The Hardware went to Columbus, but the Best DB was in Arlington
If you watched the Cotton Bowl last night, you saw two things clearly. You saw a heavyweight fight between Miami and Ohio State, and you saw a crime scene investigation into the robbery of the 2025 Jim Thorpe Award.
Let’s get the pleasantries out of the way: Caleb Downs is a phenomenal football player. The Ohio State safety is technically sound, rangy, and deserves a long career on Sundays. But when the voters handed him the hardware earlier this month, they made the safe choice, not the right one.
Last night in Arlington, Keionte Scott didn't just play; he put on a clinic that should have every voter sending a written apology to Coral Gables.

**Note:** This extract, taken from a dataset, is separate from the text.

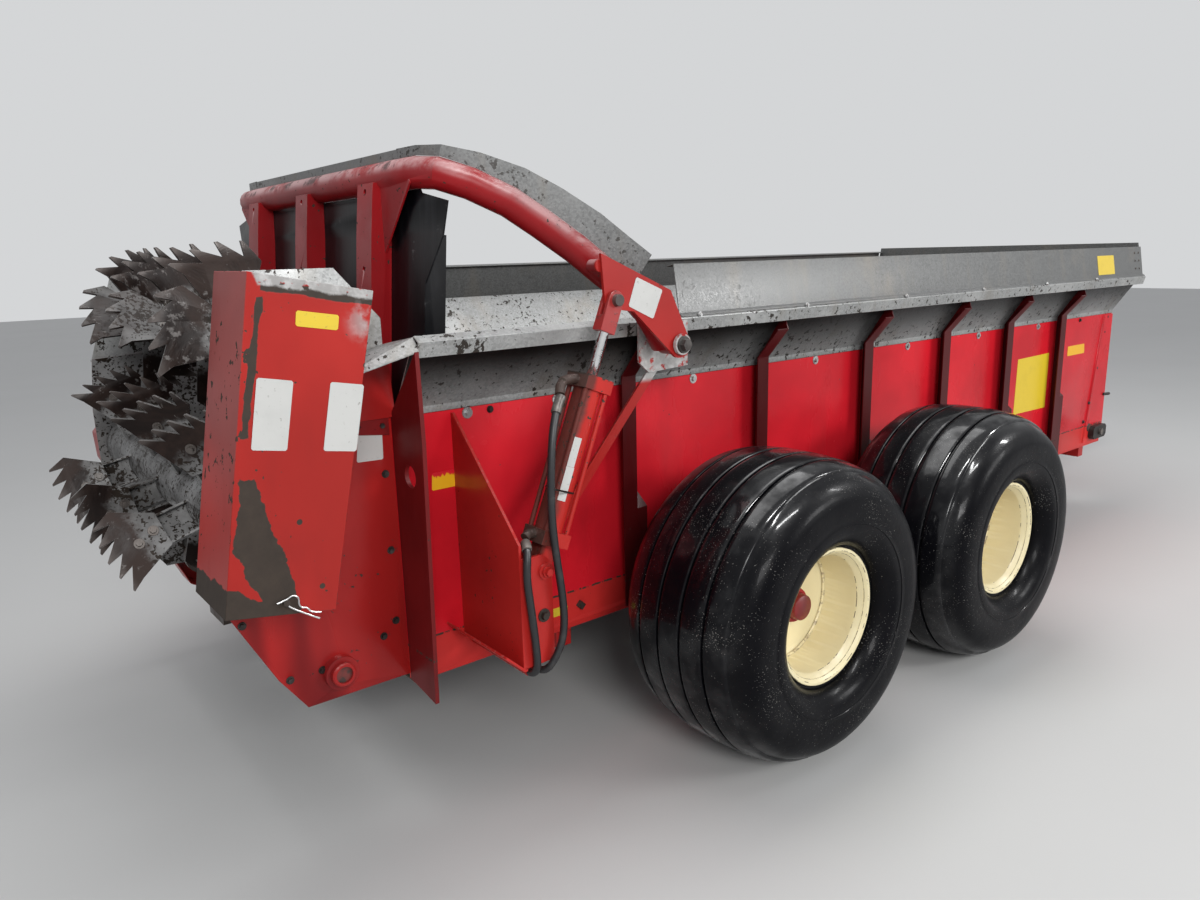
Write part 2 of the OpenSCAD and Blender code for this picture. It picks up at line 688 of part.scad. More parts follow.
// Post that hangs from the cross tube and backs the sheet: rear web, two flanges and bolt holes
module gate_post(y) {
    post_half = 52;
    rear = [
        [hinge_x - 722, tube_z - 16], [hinge_x - 739, hinge_z + 344], [hinge_x - 760, hinge_z + 103],
        [hinge_x - 790, hinge_z - 200], [hinge_x - 772, hinge_z - 300], [hinge_x - 700, hinge_z - 400],
        [hinge_x - 645, hinge_z - 442]];
    n = len(sheet_line) - 1;
    front = [for (i = [0:n - 9]) sheet_line[i] - seat_gap * corner_shift(sheet_line, i)];
    difference() {
        across(y - post_half, y + post_half) polygon(strip(rear, 6));
        for (z = [tube_z - 40, tube_z - 262])
            bar_x(y, z, 9, hinge_x - 780, hinge_x - 700);
    }
    for (side_y = [y - post_half, y + post_half - 6])
        across(side_y, side_y + 6)
            polygon(concat(rear, [for (i = [len(front) - 1:-1:0]) front[i]], [[tube_x + 10, tube_z - 16]]));
}

module gate_sheet() color(dark_steel) {
    half = gate_w / 2;
    ear = hinge_z + 425;
    intersection() {
        across(-half - 140, half + 140) polygon(strip(sheet_line, gate_t));
        along(hinge_x - 900, hinge_x) polygon([
            [-half, 0], [half, 0], [half, ear - 218], [half + 96, ear - 90], [half + 124, ear],
            [half - 20, tube_z - 56], [half - 60, tube_z], [60 - half, tube_z], [20 - half, tube_z - 56],
            [-half - 124, ear], [-half - 96, ear - 90], [-half, ear - 218]]);
    }
    // side flaps, which reach forward along the walls
    lower = [for (i = [1:len(sheet_line) - 1]) sheet_line[i]];
    for (y = [-half, half - gate_t])
        across(y, y + gate_t) polygon(strip(lower, 66));
}

// Galvanised strip that stands on the gate tube
module gate_shield() color(zinc) {
    high = [0, 28, 28, 32, 44, 60, 72, 80, 84, 86, 86];
    n = 9;
    bend_y = gate_line[1][1];
    for (m = [0, 1]) mirror([0, m, 0])
        shield_strip([for (i = [1:n]) gate_line[i]], [for (i = [1:n]) high[i]]);
    block([tube_x - 2, -bend_y, tube_z + gate_tube_r + seat_gap],
        [tube_x + 2, bend_y, tube_z + gate_tube_r + 26]);
}

module shield_strip(p, high) {
    n = len(p);
    half = 2;
    points = [for (i = [0:n - 1])
        let (d = along_dir(p, i), s = unit(cross(d, [0, 0, 1])) * half, up = unit(cross(s, d)))
        each [p[i] + s + up * (gate_tube_r + 1), p[i] - s + up * (gate_tube_r + 1),
              p[i] - s + up * (gate_tube_r + high[i]), p[i] + s + up * (gate_tube_r + high[i])]];
    walls = [for (i = [0:n - 2]) for (k = [0:3])
        let (j = (k + 1) % 4, a = i * 4, b = (i + 1) * 4)
        each [[a + k, b + k, a + j], [a + j, b + k, b + j]]];
    polyhedron(points, concat(walls, [[0, 1, 2, 3]], [[for (k = [3:-1:0]) (n - 1) * 4 + k]]));
}

// Lift cylinders

// Turns a cylinder drawn up the Z axis so that it points from its base pin to its eye
module on_cylinder_line() translate([base_x, cyl_y, base_z]) rotate([0, cyl_angle, 0]) children();

module barrel(side) color(red) on_side(side) on_cylinder_line() {
    half = cap_side / 2;
    low_cap = 70;
    high_cap = low_cap + 40 + barrel_len;
    difference() {
        union() {
            translate([-half, -half, low_cap]) cube([cap_side, cap_side, 40]);
            translate([-half, -half, high_cap]) cube([cap_side, cap_side, 40]);
            translate([0, 0, low_cap + 40]) cylinder(r = barrel_r, h = barrel_len);
            for (x = [-half + 11, half - 11]) for (y = [-half + 11, half - 11])
                translate([x, y, low_cap + 40]) cylinder(r = 7, h = barrel_len, $fn = 24);
            rotate([90, 0, 0]) translate([0, 0, -24]) cylinder(r = 34, h = 48);
            translate([-26, -24, 0]) cube([52, 48, low_cap]);
            port_elbow([[-47, 542], [-75, 533], [-96, 522], [-106, 503], [-108, 482]]);
            port_elbow([[-47, 92], [-66, 88], [-78, 76]]);
        }
        rotate([90, 0, 0]) translate([0, 0, -60]) cylinder(r = cyl_pin_r + pin_gap, h = 120);
        translate([0, 0, low_cap + 60]) cylinder(r = rod_r + pin_gap, h = barrel_len + 200);
    }
}

// A fitting that leaves the cylinder's side and turns down: distance out, then along the cylinder
module port_elbow(p)
    swept_tube([for (i = [0:len(p) - 1]) [p[i][0], 3 * i * i / 2, p[i][1]]], hose_r + 3, 12);

module rod(side) color(chrome) on_side(side) on_cylinder_line() {
    fork_low = cyl_dist - 50;
    ear_in = arm_plate_t / 2 + 2;
    ear_t = 12;
    wide = 27;
    translate([0, 0, 320]) cylinder(r = rod_r, h = fork_low - 320);
    translate([-wide, -ear_in - ear_t, fork_low - 46]) cube([2 * wide, 2 * (ear_in + ear_t), 46]);
    for (y = [-ear_in - ear_t, ear_in]) {
        translate([-wide, y, fork_low - 1]) cube([2 * wide, ear_t, cyl_dist - fork_low + 1]);
        translate([0, y, cyl_dist]) rotate([-90, 0, 0]) cylinder(r = wide, h = ear_t);
    }
    translate([0, ear_in + ear_t - 1, cyl_dist]) rotate([-90, 0, 0]) cylinder(r = 17, h = 16);
}

// Hoses from the two ports down to the pipe ends: x and z from the cylinder's pin, y out from its line
top_hose = [
    [83, 26, 482], [66, 32, 460], [45, 44, 428], [25, 57, 378], [13, 64, 306], [9, 65, 242],
    [8, 65, 176], [11, 65, 119], [18, 65, 50], [28, 65, -21], [37, 65, -93], [39, 65, -154],
    [34, 62, -205], [18, 59, -244], [0, 52, -276], [-12, 40, -296], [-17, 18, -304],
    [-17, 4, -304]
];
low_hose = [
    [-48, 14, 86], [-56, 30, 84], [-64, 46, 70], [-72, 54, 40], [-75, 54, 0], [-70, 54, -50],
    [-63, 54, -112], [-57, 54, -172], [-53, 54, -223], [-50, 52, -262], [-48, 40, -292],
    [-47, 18, -304], [-47, 4, -304]
];

module hoses(side) color(black) on_side(side)
    for (line = [top_hose, low_hose])
        swept_tube([for (q = line) [base_x + q[0], cyl_y + q[1], base_z + q[2]]], hose_r, 10);

// Beaters

// A toothed paddle in its own plane: tip radius, foot radius, half width of the foot,
// half angle of the toothed edge and number of teeth, which all hook one way
module paddle_outline(reach, foot, foot_half, half_angle, teeth) {
    step = 2 * half_angle / teeth;
    root = reach - tooth_h;
    polygon(concat(
        [[foot, -foot_half], [root * cos(half_angle), -root * sin(half_angle)]],
        [for (i = [1:teeth]) let (a = -half_angle + i * step) each [
            if (i > 1) root * [cos(a - 1.2 * step), sin(a - 1.2 * step)],
            reach * [cos(a - tooth_flat * step), sin(a - tooth_flat * step)],
            reach * [cos(a), sin(a)]]],
        [root * [cos(half_angle - 0.2 * step), sin(half_angle - 0.2 * step)], [foot, foot_half]]));
}

// Paddles on each beater: turn about the shaft, share of the greatest lean, and place along the
// shaft as a share of the drum's half length
low_paddles = [
    [115, -0.85, 0.85], [113, -0.8, 0.34], [108, 0, -0.13], [112, 0, -0.61],
    [197, 0.6, 0.54], [193, 0, 0.05], [191, 0.5, -0.45],
    [285, 0.1, 0.42], [285, 0, -0.07], [285, 0, -0.93],
    [15, 0, 0.54], [15, 0, -0.07], [15, 0, 0.93]
];
up_paddles = [
    [100, 0.1, 0.68], [108, 0.5, 0.26], [112, 0.6, -0.2], [104, 0.5, -0.65],
    [166, 0.3, 0.82], [164, 1, 0.12], [165, 0.8, -0.45],
    [290, 0.2, 0.16], [290, 0.2, -0.81],
    [15, 0.1, 0.68], [15, -0.4, -0.27]
];
low_foot_half = 50;

function low_reach() = low_tip_r;

// The shaft and drum that carry a beater's paddles
module drum(drum_r, end_y) {
    cylinder(r = drum_r, h = 2 * drum_half, center = true);
    translate([0, 0, -end_y]) cylinder(r = 25, h = 2 * end_y);
}

// Stands each paddle of a table on the shaft line, turned and leaning as the table says
module for_paddles(paddles)
    for (p = paddles)
        rotate([0, 0, p[0]]) translate([0, 0, p[2] * drum_half]) rotate([p[1] * paddle_lean, 0, 0]) children();

module beater_lower() color(dark_steel)
    translate([low_x, 0, low_z]) rotate([90, 0, 0]) {
        drum(low_drum_r, wall_y + 60);
        // a channel arm carries each paddle, whose foot lies on the arm's flanges
        for_paddles(low_paddles) {
            translate([0, 0, 18]) linear_extrude(paddle_t)
                paddle_outline(low_tip_r, 175, low_foot_half, 21, 5);
            translate([60, -low_foot_half + 4, -22]) cube([195, 2 * low_foot_half - 8, 6]);
            for (v = [-low_foot_half + 4, low_foot_half - 10])
                translate([60, v, -22]) cube([195, 6, 41]);
        }
    }

module beater_upper() color(dark_steel)
    translate([up_x, 0, up_z]) rotate([90, 0, 0]) {
        drum(up_drum_r, wall_y + 60);
        for_paddles(up_paddles) {
            translate([0, 0, -paddle_t / 2]) linear_extrude(paddle_t)
                paddle_outline(up_tip_r, up_drum_r * 0.7, 42, 30, 4);
            translate([up_drum_r * 0.7, -30, -28]) cube([75, 60, 26]);
        }
    }

placed() floor_sheet();
placed() floor_chain();
placed() floor_chain_shafts();
placed() side_wall("left");  // side_wall_left
placed() side_wall("right");  // side_wall_right
placed() flare("left");  // flare_left
placed() flare("right");  // flare_right
placed() side_board("left");  // side_board_left
placed() side_board("right");  // side_board_right
placed() front_wall();
placed() front_board();
placed() rear_sheet("left");  // rear_sheet_left
placed() rear_sheet("right");  // rear_sheet_right
placed() wing("left");  // wing_left
placed() wing("right");  // wing_right
placed() chain_guard();
placed() drive_case();
placed() lift_bracket("left");  // lift_bracket_left
placed() lift_bracket("right");  // lift_bracket_right
placed() undercarriage();
placed() walking_beam("left");  // walking_beam_left
placed() walking_beam("right");  // walking_beam_right
placed() tongue();
placed() hitch_clevis();
placed() jack_tube();
placed() jack_leg();
placed() driveline();
placed() tyre(axle_gap / 2, "left");  // tyre_front_left
placed() tyre(axle_gap / 2, "right");  // tyre_front_right
placed() tyre(-axle_gap / 2, "left");  // tyre_rear_left
placed() tyre(-axle_gap / 2, "right");  // tyre_rear_right
placed() rim(axle_gap / 2, "left");  // rim_front_left
placed() rim(axle_gap / 2, "right");  // rim_front_right
placed() rim(-axle_gap / 2, "left");  // rim_rear_left
placed() rim(-axle_gap / 2, "right");  // rim_rear_right
placed() gate_frame();
placed() gate_sheet();
placed() gate_shield();
placed() barrel("left");  // barrel_left
placed() barrel("right");  // barrel_right
placed() rod("left");  // rod_left
placed() rod("right");  // rod_right
placed() hoses("left");  // hoses_left
placed() hoses("right");  // hoses_right
placed() beater_lower();
placed() beater_upper();
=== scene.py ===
# Looks of the towed manure spreader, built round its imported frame.
# Places are given as at(forward, left, up), measured from the wheel pivot on the ground, in metres.
import json
import math

import bmesh
import bpy
from mathutils import Matrix, Vector


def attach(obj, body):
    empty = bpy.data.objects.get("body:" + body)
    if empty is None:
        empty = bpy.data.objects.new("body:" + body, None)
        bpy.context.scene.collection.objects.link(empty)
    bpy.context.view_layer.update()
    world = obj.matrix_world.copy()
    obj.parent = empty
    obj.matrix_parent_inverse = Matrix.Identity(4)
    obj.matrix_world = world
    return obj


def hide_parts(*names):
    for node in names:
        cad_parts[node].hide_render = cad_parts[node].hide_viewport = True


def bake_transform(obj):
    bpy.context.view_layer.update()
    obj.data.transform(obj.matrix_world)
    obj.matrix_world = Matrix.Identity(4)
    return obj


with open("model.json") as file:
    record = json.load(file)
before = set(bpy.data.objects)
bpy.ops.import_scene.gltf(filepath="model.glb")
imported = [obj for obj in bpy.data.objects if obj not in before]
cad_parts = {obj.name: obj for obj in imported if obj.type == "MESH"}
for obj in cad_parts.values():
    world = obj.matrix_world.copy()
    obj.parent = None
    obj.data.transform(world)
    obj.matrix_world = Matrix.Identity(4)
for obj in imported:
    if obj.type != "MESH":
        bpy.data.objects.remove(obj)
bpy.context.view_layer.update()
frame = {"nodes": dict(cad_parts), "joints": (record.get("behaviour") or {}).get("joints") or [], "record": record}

UP = Vector((0, 0, 1))
SIDES = {"right": -1, "left": 1}
joint_place = {j["name"]: Vector(j["pos_m"]) for j in frame["joints"] if j.get("pos_m")}
body_of_node = {n: b for b, nodes in frame["record"]["behaviour"]["bodies"].items() for n in nodes}
pivot_x = (joint_place["spin_front_right"].x + joint_place["spin_rear_right"].x) / 2


def at(forward, left, up):
    """A place measured from the wheel pivot on the ground."""
    return Vector((pivot_x + forward, left, up))


def both(name):
    """A name with its left and its right ending."""
    return [name + "_left", name + "_right"]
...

For 60 minutes, Scott was the best player on a field littered with future NFL talent. We’ve known all year what he brings to the table—he is the modern prototype for the "Star" position. He isn't just a cornerback; he’s a defensive weapon. While traditional voters were looking at interception totals or name recognition, Scott was busy erasing slot receivers, blowing up screen games, and living in the offensive backfield.
Last night was the exclamation point. You saw the difference in speed and violence. When Ohio State tried to test the perimeter, Scott was there to set the edge with the physicality of a linebacker. When they tried to get cute with the screen game, he navigated through traffic like he had the play sheet in his pocket.
The stat sheet will show the tackles and the disruption, but the tape tells the real story. There was a sequence in the second half that defined the difference between a "good cover guy" and a Thorpe winner. Scott aligned in the slot, blitzed off the edge, forced a hurry, and on the very next play, dropped into zone coverage to break up a pass thirty yards downfield. That is versatility that you cannot teach. That is the impact that changes ball games.
Downs manages games; Scott wrecks them.
We saw flashes of this all season—especially that dominant performance against Texas A&M in the playoff opener—but doing it head-to-head against the award winner adds a layer of vindication. While the broadcast crew spent the pre-game hyping up the Buckeyes' secondary, it was #0 in orange and green who was flying around the field, playing with a chip on his shoulder the size of the Space Coast.
The Thorpe Award is supposed to go to the best defensive back in college football. Not the safest pick. Not the one on the number-one ranked defense. The best.
Keionte Scott proved last night that the voters didn’t watch enough tape. He proved that the "Nickel" corner is the most dangerous position in modern football when played by an elite athlete. And he proved that while the trophy might be sitting on a mantle in Ohio, the title of "Best DB in America" belongs to him.
The voters got it wrong. But after last night, the NFL scouts won't make the same mistake.